Corríjanme por favor si no es así.

Saludos,
Romina


----------



## Udo

Lo captaste muy bien, así lo usamos en el lenguaje coloquial.
Er hat gesagt, er ist krank. ¡Así es! y le creemos.
Er hat gesagt, er sei krank. Queda cierta duda.
Pero la gramática correcta pide el _Konjunktiv_ para ambos casos por el puro hecho de que se trata de una oración indirecta. Así lo hacen en las noticias de la tele y de la radio. Por eso a veces las noticias suenan raras. Por otro lado cuando se cita a los políticos, por supuesto debe quedar siempre cierta duda.


----------



## milmillas

Ja, genau! Vielen Dank Udo!
Saludos,
Romina


----------



## Dortmund

Udo said:


> Er hat gesagt, er ist krank. ¡Así es! y le creemos.
> Er hat gesagt, er sei krank. Queda cierta duda.


 
Entonces ¿la traducción en Español sería?:
Er hat gesagt, er ist krank: dice que está enfermo
Er hat gesagt, er sei krank: dice estar enfermo (eso es lo que él dice pero... ¿quién sabe si dice la verdad?)


----------



## Tundra

Dortmund said:


> Entonces ¿la traducción en Español sería?:
> Er hat gesagt, er ist krank: dice que está enfermo
> Er hat gesagt, er sei krank: dice estar enfermo (eso es lo que él dice pero... ¿quién sabe si dice la verdad?)

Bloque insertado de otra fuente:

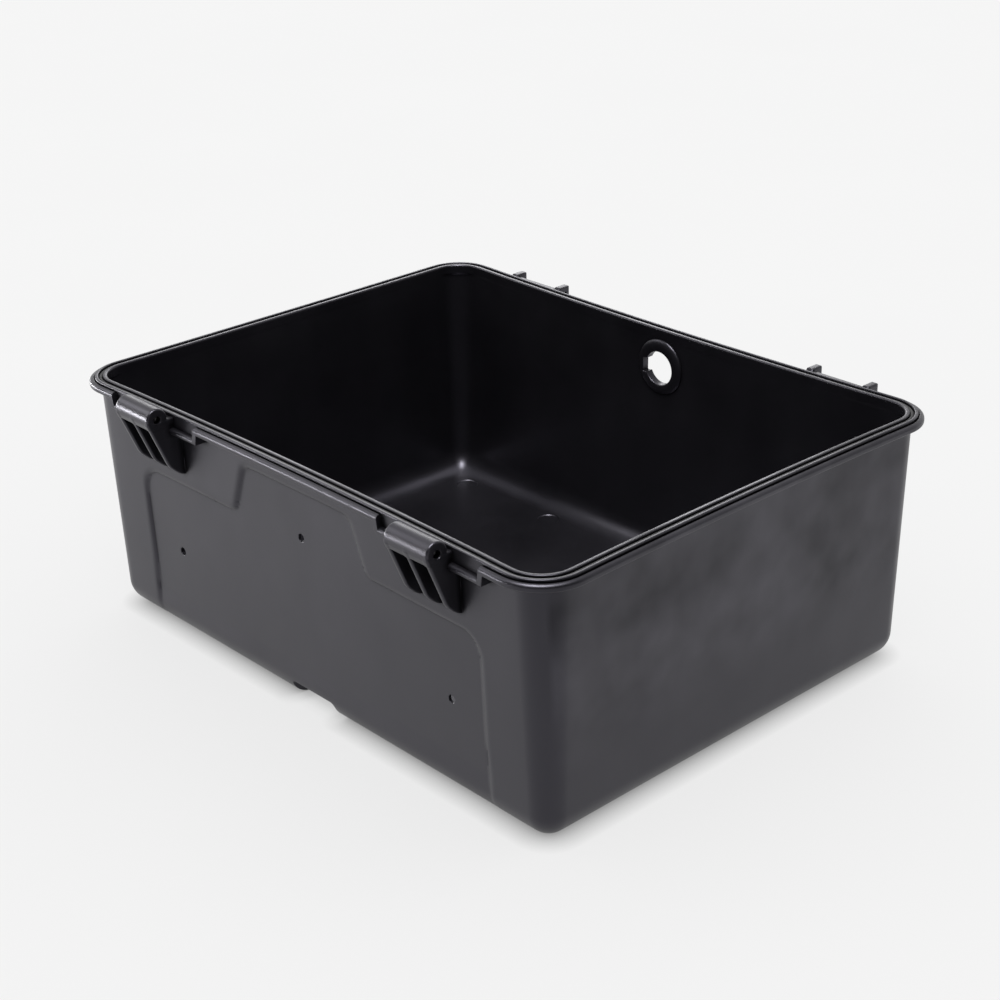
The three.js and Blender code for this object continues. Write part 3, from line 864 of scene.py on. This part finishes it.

El "er sei krank" en este caso no tiene por qué ser que él miente, sino más bien que él no tiene conocimiento para saberlo por sí mismo. Algo así como que pudiera estar enfermo; vamos, que cree estar enfermo.
Tschüss


----------



## Tundra

Gargoyle said:


> Buenas tardes:
> 
> Me gustaría saber cómo se traduce esta frase: "Er *werde *morgen zu Hause *bleiben".*
> 
> Mi intento: " Mañana él se quedará en casa"
> 
> Gracias de antemano.


Efectivamente, como han dicho algunas personas, la traducción sería:
(Él ha dicho que) Se quedará mañana en su casa o Se quedaría mañana en su casa, dependiendo de la confianza que se tenga en lo que él ha dicho.


----------



## Dortmund

Tundra said:


> El "er sei krank" en este caso no tiene por qué ser que él miente, sino más bien que él no tiene conocimiento para saberlo por sí mismo. Algo así como que pudiera estar enfermo; vamos, que cree estar enfermo.
> Tschüss


 
Muchas gracias Tundra. Lo cierto es que he estudiado el Konjuntiv I en el Goethe hace tan solo un par de meses, pero no termino de entenderlo. Supongo que será cuestión de seguir practicando.


----------



## Tundra

Dortmund said:


> Muchas gracias Tundra. Lo cierto es que he estudiado el Konjuntiv I en el Goethe hace tan solo un par de meses, pero no termino de entenderlo. Supongo que será cuestión de seguir practicando.


Por supuesto, sobre todo hablar y leer mucho en alemán. Para verse sumergido en la lengua.
Hasta otra


----------